>> Begin

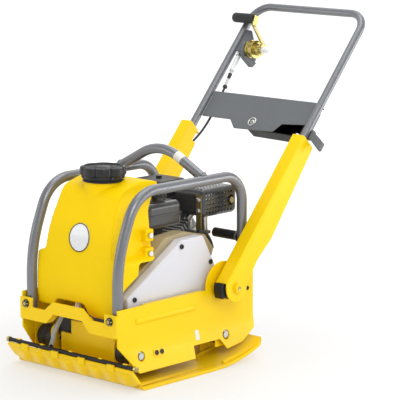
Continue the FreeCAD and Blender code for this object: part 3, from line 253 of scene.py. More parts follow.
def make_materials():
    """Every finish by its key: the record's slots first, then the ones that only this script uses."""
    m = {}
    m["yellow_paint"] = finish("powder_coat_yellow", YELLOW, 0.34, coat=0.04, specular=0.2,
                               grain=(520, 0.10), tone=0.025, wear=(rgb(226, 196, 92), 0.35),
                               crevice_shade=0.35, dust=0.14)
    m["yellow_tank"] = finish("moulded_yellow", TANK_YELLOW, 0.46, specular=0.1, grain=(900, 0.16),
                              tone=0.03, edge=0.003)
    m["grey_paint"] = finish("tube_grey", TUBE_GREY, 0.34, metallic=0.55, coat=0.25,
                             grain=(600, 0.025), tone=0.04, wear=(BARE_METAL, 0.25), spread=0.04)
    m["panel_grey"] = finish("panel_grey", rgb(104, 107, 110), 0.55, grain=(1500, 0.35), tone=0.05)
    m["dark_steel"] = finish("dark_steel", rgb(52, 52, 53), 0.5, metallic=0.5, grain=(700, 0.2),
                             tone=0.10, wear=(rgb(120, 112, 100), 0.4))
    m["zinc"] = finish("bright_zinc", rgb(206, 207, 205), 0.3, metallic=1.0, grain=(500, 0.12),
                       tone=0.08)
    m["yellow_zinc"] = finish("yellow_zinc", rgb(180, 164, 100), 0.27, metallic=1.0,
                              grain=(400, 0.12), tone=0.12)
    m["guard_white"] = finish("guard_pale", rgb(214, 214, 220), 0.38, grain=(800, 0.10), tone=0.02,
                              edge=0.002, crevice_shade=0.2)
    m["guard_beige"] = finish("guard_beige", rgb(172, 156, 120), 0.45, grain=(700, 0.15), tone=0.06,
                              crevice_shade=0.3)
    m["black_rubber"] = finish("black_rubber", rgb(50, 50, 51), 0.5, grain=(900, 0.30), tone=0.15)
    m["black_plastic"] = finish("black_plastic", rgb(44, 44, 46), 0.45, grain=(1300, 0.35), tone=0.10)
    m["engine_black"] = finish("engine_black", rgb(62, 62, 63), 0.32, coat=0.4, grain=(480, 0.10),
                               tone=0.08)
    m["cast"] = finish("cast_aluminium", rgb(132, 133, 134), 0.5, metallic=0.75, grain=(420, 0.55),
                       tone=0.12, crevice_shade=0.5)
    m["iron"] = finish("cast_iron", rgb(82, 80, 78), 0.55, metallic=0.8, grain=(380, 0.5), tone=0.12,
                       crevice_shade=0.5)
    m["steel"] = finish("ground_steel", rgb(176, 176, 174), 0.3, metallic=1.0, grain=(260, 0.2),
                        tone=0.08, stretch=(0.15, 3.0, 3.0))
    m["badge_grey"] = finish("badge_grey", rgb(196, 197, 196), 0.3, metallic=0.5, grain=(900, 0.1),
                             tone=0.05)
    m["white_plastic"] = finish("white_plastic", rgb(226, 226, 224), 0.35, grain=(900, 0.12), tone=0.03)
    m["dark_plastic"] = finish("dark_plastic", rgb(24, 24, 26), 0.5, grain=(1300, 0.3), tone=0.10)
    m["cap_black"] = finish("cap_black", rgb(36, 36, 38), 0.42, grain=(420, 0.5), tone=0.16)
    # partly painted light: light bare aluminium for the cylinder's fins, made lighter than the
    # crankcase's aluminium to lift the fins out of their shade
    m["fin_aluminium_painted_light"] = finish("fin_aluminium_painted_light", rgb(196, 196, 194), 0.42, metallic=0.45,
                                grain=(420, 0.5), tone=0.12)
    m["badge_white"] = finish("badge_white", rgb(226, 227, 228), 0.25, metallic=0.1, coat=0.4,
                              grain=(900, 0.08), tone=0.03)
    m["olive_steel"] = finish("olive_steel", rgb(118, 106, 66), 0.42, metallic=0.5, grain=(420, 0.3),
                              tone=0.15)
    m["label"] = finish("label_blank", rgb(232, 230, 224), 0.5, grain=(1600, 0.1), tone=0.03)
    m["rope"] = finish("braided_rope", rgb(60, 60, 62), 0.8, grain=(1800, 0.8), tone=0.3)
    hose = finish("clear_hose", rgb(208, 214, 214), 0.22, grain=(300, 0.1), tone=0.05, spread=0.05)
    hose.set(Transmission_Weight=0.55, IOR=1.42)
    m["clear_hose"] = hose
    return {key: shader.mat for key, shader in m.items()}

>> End

Set exercise ->
Find the word "this" and list each line it appears in.

Answer to the exercise ->
Continue the FreeCAD and Blender code for this object: part 3, from line 253 of scene.py. More parts follow.
    """Every finish by its key: the record's slots first, then the ones that only this script uses."""